The problem is that it conveys an unmerited trust in the defense, still the NFL’s worst. The strategy made sense in the Legion of Boom days, not now. This is an offense-first season and roster.
Because of the injury absences Sunday of RBs Chris Carson and Carlos Hyde, there’s certainly reason to pause about the choice. But there has to be a belief in this offense to get that first down. Otherwise the usually implacable quarterback might sense a loss of confidence.
Carroll and Wilson are the rocks of the franchise. When they start to crack a bit, trouble is at hand. Each is doing his best to help compensate for injury-induced weaknesses. Unfortunately, pressing rarely works. And injury news just keeps coming.
Just over a groin injury, Adams left in the first quarter with a shoulder injury, then returned to finish the game. But it was evident that he was operating at times one-handed.
Asked how hard it is to tackle with a bad shoulder, he said, “It’s pretty hard. I will say it was hard pretty much the whole game. But I’m a warrior, man. It’s never about me, it’s about this team. I’m gonna do whatever I can to get out there as long as my legs are moving.
“Obviously, I went back out there and I was in a lot of pain, all right. I won’t sit here and lie to you.”
That sounds like an injury that might take more than four days to heal. Carroll sounded optimistic about the return of Carson for Thursday, but even Carroll hinted that his health projections are not med-school certified.

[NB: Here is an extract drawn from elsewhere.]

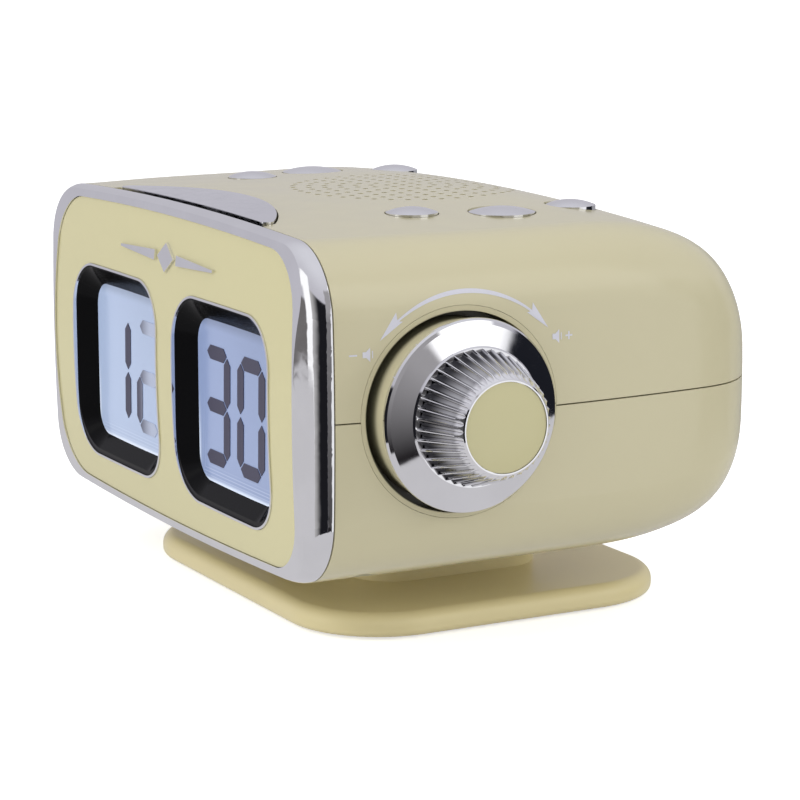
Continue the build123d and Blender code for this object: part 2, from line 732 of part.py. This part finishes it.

“I’ve been pretty wishful thinking on these guys,” he said.
The one aspect of this wobbly enterprise — the Seahawks scored their only touchdown Sunday on the opening possession and have held a lead for for about three minutes in the past two games combined — that might be quickest to heal is Wilson’s mind.
He seems onto the task, spending a couple of minutes assuring his audience that his self-confidence is unshakeable.
“I know who I am,” he said. “I’m a great football player.”
He’s good enough. He’s smart enough. Doggone it, the 12s would like to see that.